Task goal:
Output only the lines from the one holding "bpy.context.view_layer.update()" to the end of the data below, please, copied exactly.

Source excerpt:
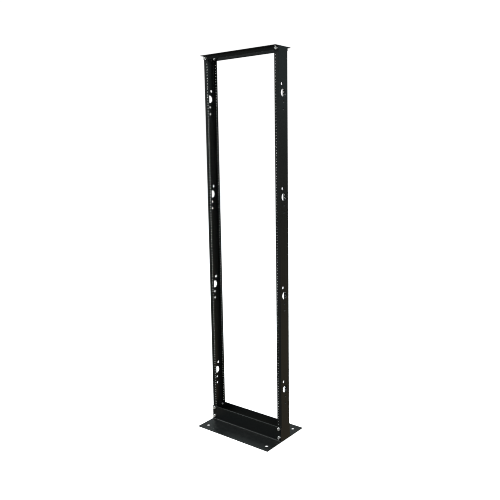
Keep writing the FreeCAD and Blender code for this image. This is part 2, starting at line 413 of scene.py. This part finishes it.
def lathe(bm, profile, steps=ROUND_STEPS):
    """Closed ring of revolution from (radius, height) points."""
    rings = [ring(bm, circle(r, h, steps)) for r, h in profile]
    for low, high in zip(rings, rings[1:] + rings[:1]):
        bridge(bm, low, high)


def thread_rows(radius, pitch, length):
    """Helical rows of a rod's thread: the radius of each row and how far down it starts."""
    root = radius - THREAD_DEPTH * pitch
    # Radius, and place within the pitch
    profile = ((root, 0.0), (root, 0.2), (radius, 0.45), (radius, 0.6))
    turns = math.ceil(length / pitch) + 2
    return [(r, (turn + part) * pitch) for turn in range(turns) for r, part in profile]


# ---------------------------------------------------------------- fasteners

def threaded_rod(bm, radius, pitch, length):
    """A rod with a cut thread from z = 0 down to z = -length, its tip chamfered, both ends capped."""
    rod = bmesh.new()
    steps = ROUND_STEPS // 2
    grid = []
    for r, start in thread_rows(radius, pitch, length):
        row = []
        for i in range(steps + 1):
            turn = 2 * math.pi * i / steps
            z = pitch - start - pitch * i / steps
            held = min(r, radius - TIP_CHAMFER + max(0.0, z + length))
            row.append(rod.verts.new((held * math.cos(turn), held * math.sin(turn), z)))
        grid.append(row)
    for low, high in zip(grid, grid[1:]):
        for i in range(steps):
            rod.faces.new((low[i], low[i + 1], high[i + 1], high[i]))
    bmesh.ops.remove_doubles(rod, verts=rod.verts, dist=WELD)
    for height, direction in ((0.0, 1), (-length, -1)):
        whole = rod.verts[:] + rod.edges[:] + rod.faces[:]
        cut = bmesh.ops.bisect_plane(
            rod, geom=whole, plane_co=(0, 0, height), plane_no=(0, 0, direction), clear_outer=True)
        edges = [e for e in cut["geom_cut"] if isinstance(e, bmesh.types.BMEdge)]
        bmesh.ops.holes_fill(rod, edges=edges)
    part = bpy.data.meshes.new("rod")
    rod.to_mesh(part)
    rod.free()
    bm.from_mesh(part)
    bpy.data.meshes.remove(part)


def bolt_mesh(size, name):
    """Hexagon bolt, seat at z = 0, with a washer face under the head and a shallow dish on top."""
    bm = bmesh.new()
    face_r = size["across"] / 2 * SEAT_FACE
    rings = [ring(bm, circle(face_r, 0.0)), ring(bm, circle(face_r, WASHER_FACE))]
    outline = hex_rings(size["across"], WASHER_FACE, size["head"], False, True)
    rings += [ring(bm, points) for points in outline]
    rings.append(ring(bm, circle(face_r * DISH_RIM, size["head"])))
    rings.append(ring(bm, circle(face_r * DISH_FLOOR, size["head"] - HEAD_DISH)))
    for low, high in zip(rings, rings[1:]):
        bridge(bm, low, high)
    bm.faces.new(rings[-1])
    bm.faces.new(rings[0])
    threaded_rod(bm, size["shank_r"], size["pitch"], size["length"])
    return mesh_from(bm, name)


def nut_mesh(size, name):
    """Hexagon nut, seat at z = 0, chamfered on both faces and countersunk at both mouths."""
    bm = bmesh.new()
    bore = size["shank_r"] + NUT_CLEARANCE
    mouth = bore + NUT_COUNTERSINK
    outline = hex_rings(size["across"], 0.0, size["nut"], True, True)
    outer = [ring(bm, points) for points in outline]
    inner = [
        ring(bm, circle(mouth, size["nut"])),
        ring(bm, circle(bore, size["nut"] - NUT_COUNTERSINK)),
        ring(bm, circle(bore, NUT_COUNTERSINK)),
        ring(bm, circle(mouth, 0.0)),
    ]
    rings = outer + inner
    for low, high in zip(rings, rings[1:] + rings[:1]):
        bridge(bm, low, high)
    return mesh_from(bm, name)


def rolled_rim(middle_r, top, radius, start):
    """Quarter round of a washer's upper rim as (radius, height) points, from a start angle onwards."""
    points = []
    for step in range(ROLL_STEPS + 1):
        turn = start + math.pi / 2 * step / ROLL_STEPS
        points.append((middle_r + radius * math.cos(turn), top - radius + radius * math.sin(turn)))
    return points


def flat_washer_mesh(size, name):
    """Punched washer: rolled over on the upper rims, crisp on the lower ones."""
    bm = bmesh.new()
    outer, bore, thick = size["flat_r"], size["flat_bore"], size["flat"]
    bore_roll = 0.6 * WASHER_ROLL
    profile = [
        (bore, 0.5 * WASHER_ROLL), (bore + 0.2 * WASHER_ROLL, 0.0),
        (outer - WASHER_BURR, 0.0), (outer, WASHER_BURR),
    ]
    profile += rolled_rim(outer - WASHER_ROLL, thick, WASHER_ROLL, 0.0)
    profile += rolled_rim(bore + bore_roll, thick, bore_roll, math.pi / 2)
    lathe(bm, profile)
    return mesh_from(bm, name)


def split_washer_mesh(size, name):
    """Spring washer: a bar of near-square section bent to a ring, its slanted ends a little apart."""
    bm = bmesh.new()
    outer, bore, thick = size["lock_r"], size["lock_bore"], size["lock"]
    corner = SPLIT_CORNER
    section = [
        (bore, corner), (bore + corner, 0.0),
        (outer - corner, 0.0), (outer, corner),
        (outer, thick - corner), (outer - corner, thick),
        (bore + corner, thick), (bore, thick - corner),
    ]
    middle_r = (outer + bore) / 2
    gap = SPLIT_WIDTH / middle_r
    slant = SPLIT_SLANT / middle_r
    rings = []
    for i in range(ROUND_STEPS + 1):
        along = gap / 2 + (2 * math.pi - gap) * i / ROUND_STEPS
        points = []
        for r, h in section:
            turn = along + slant * (h / thick - 0.5)
            points.append(Vector((r * math.cos(turn), r * math.sin(turn), h)))
        rings.append(ring(bm, points))
    for low, high in zip(rings, rings[1:]):
        bridge(bm, low, high)
    bm.faces.new(rings[0])
    bm.faces.new(rings[-1])
    return mesh_from(bm, name)


def place(mesh, name, node_name, outward, spin, material, depth):
    """Stands a fastener, facing outward * Y, on the plane depth inside its CAD node's outer end."""
    low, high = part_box(node_name)
    end = high.y if outward > 0 else low.y
    seat = Vector(((low.x + high.x) / 2, end - outward * depth, (low.z + high.z) / 2))
    piece = bpy.data.objects.new(name, mesh)
    bpy.context.scene.collection.objects.link(piece)
    turn = Matrix.Rotation(-outward * math.pi / 2, 4, "X") @ Matrix.Rotation(spin, 4, "Z")
    piece.matrix_world = Matrix.Translation(seat) @ turn
    if not mesh.materials:
        mesh.materials.append(material)
    rounding = piece.modifiers.new("rounded edges", "BEVEL")
    rounding.width = EDGE_ROUND
    rounding.segments = 2
    rounding.limit_method = "ANGLE"
    rounding.angle_limit = EDGE_ANGLE
    rounding.harden_normals = True
    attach(piece, "root")
    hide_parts(node_name)
    return piece


def build_fasteners(finishes):
    """Every bolt, washer and nut, each standing for its own CAD node; returns them as a collection."""
    hardware = bpy.data.collections.new("hardware")
    spins = random.Random(SPIN_SEED)
    meshes = {}
    for size_name, size in (("small", SMALL), ("large", LARGE)):
        meshes[size_name] = {
            "bolt": bolt_mesh(size, size_name + "_bolt"),
            "nut": nut_mesh(size, size_name + "_nut"),
            "flat_washer": flat_washer_mesh(size, size_name + "_flat_washer"),
            "lock_washer": split_washer_mesh(size, size_name + "_split_washer"),
        }
    for face, side in SIDES.items():
        for hand in HANDS:
            for level, size in LEVELS.items():
                shapes = meshes["small" if size is SMALL else "large"]
                where = "_".join((face, hand, level))
                stack = {
                    "bolt": ("threaded_bolt_", side, size["head"], "zinc_bolt"),
                    "nut": ("chamfered_nut_", -side, size["nut"], "zinc_nut"),
                    "flat_washer": ("rolled_washer_", side, size["flat"], "zinc_washer"),
                    "lock_washer": ("split_washer_", side, size["lock"], "zinc_spring"),
                }
                for kind, (prefix, outward, depth, slot) in stack.items():
                    hardware.objects.link(place(
                        shapes[kind], prefix + where, kind + "_" + where, outward,
                        spins.uniform(0, 2 * math.pi), finishes[slot], depth))
    return hardware


# ---------------------------------------------------------------- stage

def build_floor():
    """A wide round floor, bright like the surround, that is seen but neither lights nor is mirrored."""
    bm = bmesh.new()
    bm.faces.new(ring(bm, circle(FLOOR_RADIUS, 0.0, FLOOR_STEPS)))
    mesh = mesh_from(bm, "floor")
    floor = bpy.data.objects.new("floor", mesh)
    bpy.context.scene.collection.objects.link(floor)
    mesh.materials.append(floor_material())
    floor.visible_glossy = False
    floor.visible_diffuse = False


def build_world():
    """White surround behind the object; it is lit by, and reflects, a dim room, warm at the foot."""
    world = bpy.data.worlds.new("studio")
    world.use_nodes = True
    tree = world.node_tree
    tree.nodes.clear()
    direction = node(tree, "TexCoord").outputs["Generated"]
    height = node(tree, "SeparateXYZ", {0: direction}).outputs[2]
    room = mix_colour(tree, ramp(tree, height, -0.4, 0.5), ROOM_BELOW, ROOM_ABOVE)
    for middle, outer, inner, tint in ROOM_PATCHES:
        towards = {0: direction, 1: middle.normalized()}
        near = node(tree, "VectorMath", towards, operation="DOT_PRODUCT").outputs["Value"]
        room = mix_colour(tree, ramp(tree, near, outer, inner), room, tint)
    seen = node(tree, "LightPath").outputs["Is Camera Ray"]
    colour = mix_colour(tree, seen, room, SURROUND)
    background = node(tree, "Background", {"Color": colour})
    node(tree, "OutputWorld", {"Surface": background.outputs[0]})
    bpy.context.scene.world = world


def area_light(name, place_at, aim, size, power, colour, only_for=None):
    """A square soft box aimed at a point, lighting either everything or one collection."""
    data = bpy.data.lights.new(name, "AREA")
    data.size = size
    data.energy = power
    data.color = colour
    lamp = bpy.data.objects.new(name, data)
    bpy.context.scene.collection.objects.link(lamp)
    lamp.location = place_at
    lamp.rotation_euler = (Vector(aim) - Vector(place_at)).to_track_quat("-Z", "Y").to_euler()
    lamp.visible_camera = False
    if only_for:
        lamp.light_linking.receiver_collection = only_for


def build_lights(hardware):
    """A high key light, large soft boxes for each face, and two that reach only the bright hardware."""
    for name, box in BOXES.items():
        area_light(name, *box)
    for name, box in HARDWARE_BOXES.items():
        area_light(name, *box, hardware)
    for name, (x, y) in SIDE_DIRECTIONS.items():
        area_light(name, (SIDE_DISTANCE * x, SIDE_DISTANCE * y, SIDE_HEIGHT), *SIDE_BOX)


def build_camera():
    """The camera, at head height in front and to the right of the rack."""
    data = bpy.data.cameras.new("camera")
    data.lens = CAMERA_LENS
    data.sensor_width = CAMERA_SENSOR
    camera = bpy.data.objects.new("camera", data)
    bpy.context.scene.collection.objects.link(camera)
    heading = Matrix.Rotation(CAMERA_YAW, 4, "Z")
    tilt = Matrix.Rotation(math.pi / 2 + CAMERA_PITCH, 4, "X")
    roll = Matrix.Rotation(CAMERA_ROLL, 4, "Z")
    camera.matrix_world = Matrix.Translation(CAMERA_PLACE) @ heading @ tilt @ roll
    bpy.context.scene.camera = camera


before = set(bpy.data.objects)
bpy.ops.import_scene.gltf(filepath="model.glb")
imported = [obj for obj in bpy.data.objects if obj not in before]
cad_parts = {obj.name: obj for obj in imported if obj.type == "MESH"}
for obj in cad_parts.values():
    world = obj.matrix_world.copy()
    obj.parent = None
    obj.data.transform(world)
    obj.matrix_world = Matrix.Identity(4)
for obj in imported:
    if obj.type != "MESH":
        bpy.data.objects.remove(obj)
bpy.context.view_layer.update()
bpy.context.scene.view_settings.view_transform = "Standard"
bpy.context.scene.cycles.filter_width = 1.0

angle_coat = powder_coat("black_coat_angles", length_axis=0)
for name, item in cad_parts.items():
    if name in BARE_AND_GLINT_R:
        item.material_slots[0].material = powder_coat("black_coat_" + name, 2, BARE_AND_GLINT_R[name])
    elif name.endswith("angle"):
        item.material_slots[0].material = angle_coat

hardware = build_fasteners({slot: zinc(*look) for slot, look in ZINC.items()})
build_floor()
build_world()
build_lights(hardware)
build_camera()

Correct result:
bpy.context.view_layer.update()
bpy.context.scene.view_settings.view_transform = "Standard"
bpy.context.scene.cycles.filter_width = 1.0

angle_coat = powder_coat("black_coat_angles", length_axis=0)
for name, item in cad_parts.items():
    if name in BARE_AND_GLINT_R:
        item.material_slots[0].material = powder_coat("black_coat_" + name, 2, BARE_AND_GLINT_R[name])
    elif name.endswith("angle"):
        item.material_slots[0].material = angle_coat

hardware = build_fasteners({slot: zinc(*look) for slot, look in ZINC.items()})
build_floor()
build_world()
build_lights(hardware)
build_camera()